Particularly with my sister.

Because it lives in the dark instead.

My sister avoids it. Does not want to "fester" with it. Buries it. Closes the lid. Avoidance.

It is not an entirely unwise decision.

But it makes me sad.

Sad I cannot talk to her about it. Sad I cannot share what is in my heart. Sad I cannot hear her heart.

Instead. It is locked down. Distanced. We are distanced. Everything held at arms length. Because of the pain.

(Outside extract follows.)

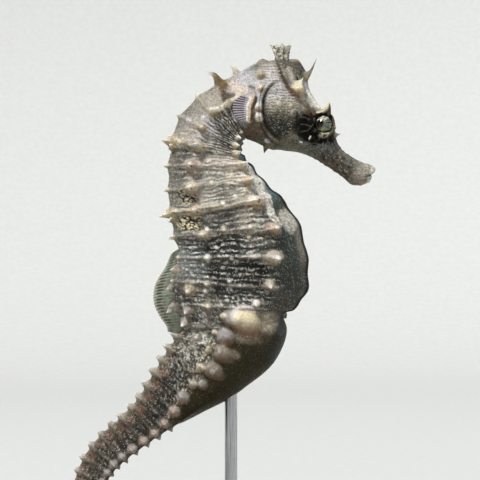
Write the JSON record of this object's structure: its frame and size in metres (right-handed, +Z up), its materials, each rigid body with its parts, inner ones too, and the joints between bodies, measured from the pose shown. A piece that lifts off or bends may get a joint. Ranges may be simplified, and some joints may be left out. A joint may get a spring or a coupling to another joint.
{
  "type": "seahorse",
  "caption": "Upright adult male seahorse with brood pouch, star-shaped coronet, ringed and spiny body and forward-curled tail, held over a round base by a rod.",
  "frame": {"origin": "on the underside of the stand's base, below the middle of the whole model's box", "axes": "+Z up; +X the way the snout points; the animal's right side faces -Y; the animal is symmetric about Y = 0"},
  "size_m": [0.1205, 0.092, 0.2126],
  "materials": {
    "skin": "satin",
    "pale_skin": "satin",
    "crown": "satin",
    "eye": "gloss",
    "fin": "satin",
    "wood": "satin",
    "steel": "satin"
  },
  "bodies": {
    "root": {"snout": "skin", "head": "skin", "coronet": "crown", "eye_left": "eye", "eye_right": "eye", "neck": "pale_skin", "trunk_upper": "skin", "trunk_middle": "skin", "trunk_lower": "skin", "brood_pouch": "skin", "tail_1": "skin", "tail_2": "skin", "tail_3": "skin", "tail_4": "skin", "tail_5": "skin", "tail_6": "skin", "tail_7": "skin", "dorsal_fin": "fin", "anal_fin": "fin", "pectoral_fin_left": "fin", "pectoral_fin_right": "fin", "stand_base": "wood", "stand_rod": "steel"}
  },
  "joints": []
}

It is the silence of abuse.

That silence that does not get talked about. Is avoided. Run away from. It is how abuse remains hidden. Goes on behind doors. It is not talked about. It is painful. And shameful. And better just to not think about it. And yet. That damage. Has repercussions in behaviour. Aspects of it are passed down to the next generation. In not tackling it, the problems and dysfunctions within it are morphed and passed on down. You don't get a get out of jail free card. You don't just get to ignore it and it magically goes away. All you're actually doing is ignoring the problem and letting it silently "fester". Where it continues to do damage day after day after month after year. And not only to you. But everyone in your circle.

And it makes me sad.

That I cannot talk about any of it.

I fear the burden it would put on my siblings. I do not want to see them suffer. I fear what pain it would bring to the surface for them. The disruptions to their carefully placed and practiced masks.

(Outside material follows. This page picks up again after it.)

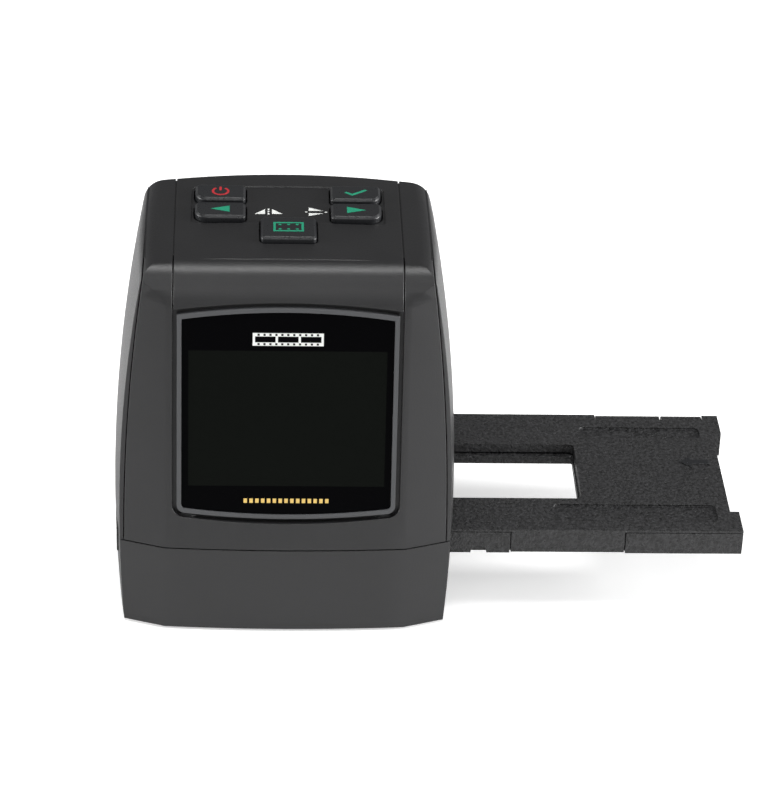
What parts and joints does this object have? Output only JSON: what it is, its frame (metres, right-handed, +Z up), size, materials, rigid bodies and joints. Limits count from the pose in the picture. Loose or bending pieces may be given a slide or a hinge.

I fear the backlash that is almost inevitable from it.

So I can't talk to them.

And that makes me sad. That I cannot connect to them properly. That they will never be able to properly connect to those around them. And it feeds my sense of isolation. Awake. In a room full of sleepers. Afraid to wake them from their slumber because I do not want to disturb them from their dreams. 

I think. I need to talk to the shrink about this. Possibly the only person I really can. It will have to do.